1.コーダにかけるスパイス「フランスの団地」

 本作は、家庭に問題を抱える少年が「歌う」ことに出会って、自立・未来を切り開いていく、というめっちゃ本年度アカデミー賞作品賞受賞作の『コーダ あいのうた』に近いどころか、そのままですか?な作品。コーダは聴覚障害の家族の中で一人だけ健聴者がいて、っていう世界の狭さでしたが、本作はもうちょっと地獄風味にセッティング。それが魔法の言葉「フランスの団地」です。

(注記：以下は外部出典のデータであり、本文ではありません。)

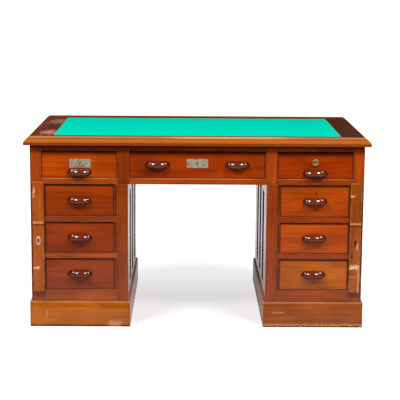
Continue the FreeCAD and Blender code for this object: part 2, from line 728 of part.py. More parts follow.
def make_doors():
    """The two rear cupboard doors with their hinges. Returns the fixed hinge halves."""
    fixed_halves = []
    pivot_y = HALF_D + PIN_SETBACK
    for side in (-1, 1):
        inner = HALF_KNEE + PEDESTAL_STILE + DOOR_GAP
        outer = HALF_W - PEDESTAL_STILE - DOOR_GAP
        x = sorted((side * inner, side * outer))
        z = (BOTTOM_RAIL_TOP + DOOR_GAP, PEDESTAL_TOP - 2 * DOOR_GAP)
        save("cupboard_door_" + NAMES[side], door_pieces(x, z, side))
        pivot_x = side * (outer + DOOR_GAP / 2)
        moving_halves = []
        for level in DOOR_HINGE_LEVELS:
            on_stile = (pivot_x + side * DOOR_GAP, pivot_x + side * KNUCKLE_HALF)
            on_door = (pivot_x - side * DOOR_GAP, pivot_x - side * KNUCKLE_HALF)
            foot_y = (HALF_D, pivot_y)
            fixed, moving = hinge((pivot_x, pivot_y), level, (on_stile, foot_y), (on_door, foot_y))
            fixed_halves.append(fixed)
            moving_halves.append(moving)
        save("door_hinge_" + NAMES[side], moving_halves)
    return fixed_halves


os.makedirs("parts", exist_ok=True)
make_top()
make_frieze()
make_pedestals()
make_runners()
make_drawers()
make_locks()
save("fixed_hinge_halves", make_flaps() + make_doors())
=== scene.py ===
import bmesh
import bpy
import json
import math
import random
from mathutils import Matrix, Vector


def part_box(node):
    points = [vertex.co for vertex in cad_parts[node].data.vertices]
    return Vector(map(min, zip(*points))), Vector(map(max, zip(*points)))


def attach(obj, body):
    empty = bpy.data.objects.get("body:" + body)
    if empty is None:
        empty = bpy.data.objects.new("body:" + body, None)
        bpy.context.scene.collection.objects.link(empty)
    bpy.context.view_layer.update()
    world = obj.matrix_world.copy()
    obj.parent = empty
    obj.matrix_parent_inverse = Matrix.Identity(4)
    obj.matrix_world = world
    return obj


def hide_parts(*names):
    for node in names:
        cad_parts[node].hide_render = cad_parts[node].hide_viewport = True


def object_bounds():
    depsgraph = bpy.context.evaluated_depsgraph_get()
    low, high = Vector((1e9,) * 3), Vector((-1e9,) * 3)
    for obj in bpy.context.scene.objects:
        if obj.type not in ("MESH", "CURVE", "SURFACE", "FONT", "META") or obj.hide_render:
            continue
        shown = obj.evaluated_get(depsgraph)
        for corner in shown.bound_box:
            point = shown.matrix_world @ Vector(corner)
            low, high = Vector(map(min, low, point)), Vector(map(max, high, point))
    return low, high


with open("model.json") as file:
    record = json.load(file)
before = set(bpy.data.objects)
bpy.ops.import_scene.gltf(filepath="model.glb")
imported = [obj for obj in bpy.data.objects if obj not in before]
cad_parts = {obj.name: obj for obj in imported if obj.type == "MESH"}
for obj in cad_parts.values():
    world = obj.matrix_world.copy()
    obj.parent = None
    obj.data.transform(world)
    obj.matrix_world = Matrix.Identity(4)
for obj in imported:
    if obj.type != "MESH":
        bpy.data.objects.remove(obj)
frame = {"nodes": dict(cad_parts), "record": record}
CAD_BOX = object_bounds()
TOP_Z = CAD_BOX[1][2]
PEDESTAL_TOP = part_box("pedestal_left_front_frame")[1][2]

bl_info = {
    "name": "Pedestal writing desk",
    "version": (1, 0, 0),
    "blender": (4, 5, 0),
    "location": "3D Viewport > Sidebar > Desk",
    "description": "Dresses a pedestal writing desk in mahogany, baize, nickel and brass",
    "category": "Object",
}

# The angles past which an edge shades sharp, two faces stop being one flat, and an edge is an arris
SMOOTH_ANGLE = math.radians(21.5)
FLAT_ANGLE = math.radians(0.6)
ARRIS_ANGLE = math.radians(35)
# In metres: two points nearer than this are level with each other
SMALLEST = 1e-5


# ---------------------------------------------------------------- settings


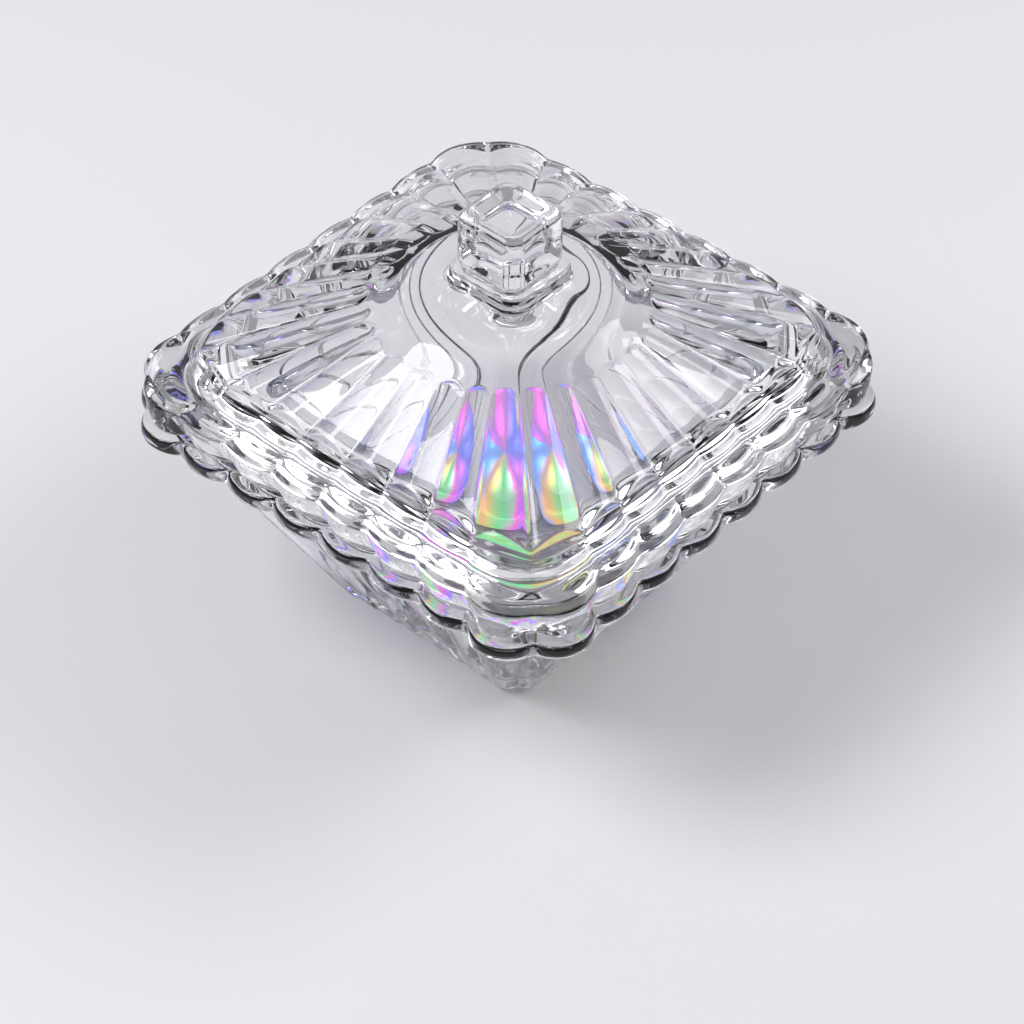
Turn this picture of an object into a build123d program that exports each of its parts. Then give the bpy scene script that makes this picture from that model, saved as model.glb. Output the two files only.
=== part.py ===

 『パリ13区』『レ・ミゼラブル』『GAGARINE/ガガーリン』『スティルウォーター』。近年だけでも街は違えど、フランスの団地を舞台にした作品で、『パリ13区』以外は移民たちが暮らす、どちらかと言えばフランスの危険なだったり、貧困が露出する場所として団地が描かれていました。ということで、今回もどこにいるのか分からない父、昏睡状態でいわゆる植物人間状態の母、そして長兄3人と暮らす少年ヌールという状態。よくよく見れば、決してそんなことはなかったとはいえ、兄たちも決して母の看病をしているようには見えない導入で、ヤングケアラーの話ですか?っていう感じ。最終的に言えば、長男アベルは「家族」という存在で全員を縛ってくるし、エディは明らかに犯罪に手を染めているし、後にヌールが借りた『椿姫』のページを勝手に破って紙たばこにしちゃうっていう。あともう一人の兄は結構いいやつなんだけど、結構事勿れ感があって、冷笑気味な感じ。いやー困った困った。

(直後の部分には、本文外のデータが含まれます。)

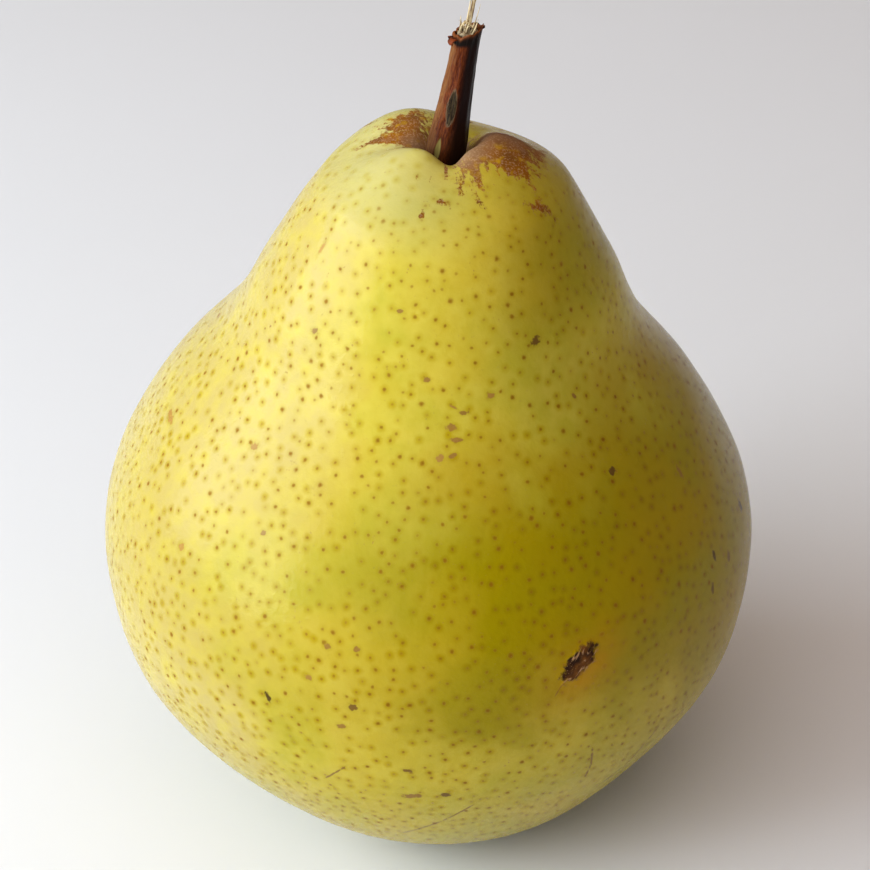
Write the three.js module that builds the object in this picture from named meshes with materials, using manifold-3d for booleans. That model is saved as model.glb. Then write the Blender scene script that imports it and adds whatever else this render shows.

 こういう状況の中、ヌールは夏休みなのに生活の為にバイト(奉仕って言ってたけど多分給料も出てたっぽいし、まあバイトでしょう)で夏休みの学校で壁塗ったりしてるっていう。夏季授業をやってるよ、なんてところで歌声が聞こえてきたら、そこが歌との出会いとなって、ヌールと先生サラの関係が始まっていくっていう。なんで音楽にヌールが吸い寄せられたかといえば、ヌールのお父さんが歌でお母さんを落としたってことで、植物状態の母に聞かせてあげてたんですよねぇ。涙ぐましい。このサラが抜群に歌が上手いし、癖強いし、遅刻に厳密に注意するしで、これもやっぱりコーダぽかったり。

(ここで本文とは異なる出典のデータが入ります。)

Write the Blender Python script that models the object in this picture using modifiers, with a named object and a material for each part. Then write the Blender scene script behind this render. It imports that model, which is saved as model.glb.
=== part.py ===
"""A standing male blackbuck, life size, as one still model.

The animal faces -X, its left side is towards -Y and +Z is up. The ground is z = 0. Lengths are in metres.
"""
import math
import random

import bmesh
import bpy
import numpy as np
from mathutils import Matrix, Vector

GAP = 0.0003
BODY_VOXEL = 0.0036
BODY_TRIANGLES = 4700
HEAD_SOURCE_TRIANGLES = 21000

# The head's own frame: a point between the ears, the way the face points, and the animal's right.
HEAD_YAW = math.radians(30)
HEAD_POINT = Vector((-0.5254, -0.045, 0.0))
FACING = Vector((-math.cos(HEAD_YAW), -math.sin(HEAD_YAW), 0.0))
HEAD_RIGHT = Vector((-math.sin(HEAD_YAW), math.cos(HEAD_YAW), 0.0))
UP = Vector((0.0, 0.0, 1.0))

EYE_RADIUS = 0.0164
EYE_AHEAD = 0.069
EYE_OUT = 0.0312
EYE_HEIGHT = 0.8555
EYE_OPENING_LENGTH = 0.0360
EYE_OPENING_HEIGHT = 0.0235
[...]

 でまあ、結局のところ、凄く難しいのが、ヌールは歌うことが好きになれたし、サラ先生の授業も受けたいんだけど、それ以上にお兄ちゃんたちが大好きだし、お母さんのことも大好きだし、っていうのがつらい。お兄ちゃんがお母さんの薬代を奪い取っても、そのことは話さないし、お母さんが叔父さんの通報で病院に収容された時の奪還にも協力する。お金を奪い取った兄とも2回も劇中そのあと出かけているし、本当に家族が大好き。だからこそ、サラ先生の招待でちゃんとしたオペラを初めて鑑賞して、そして夏休みの終わりと共におそらくはサラ先生の教えを受けに、街を出る決断ができたことが凄く自分事のように嬉しく思える。勿論、そのためにはお兄ちゃんが踏ん切りをつけるために、お母さんが死ぬ必要があったので、なんとなくそのために殺されちゃった感はありますけど、病院の方が長生きできるのに、「家族といたい」と思うに決まってる、という意見で奪還してきた話があるんで仕方ない。病院に入れたくない、っていうところはもうちょっと理由が欲しかったというか、金銭面のせいなのか、精神論なのか良く分からなかったかな…。コーダと比較しても、こっちの方が好きだったわけですが、それにしても貧困っていうのを押し出せる声楽家、という先生のポジションとかも含めてもっとうまく出来たかも??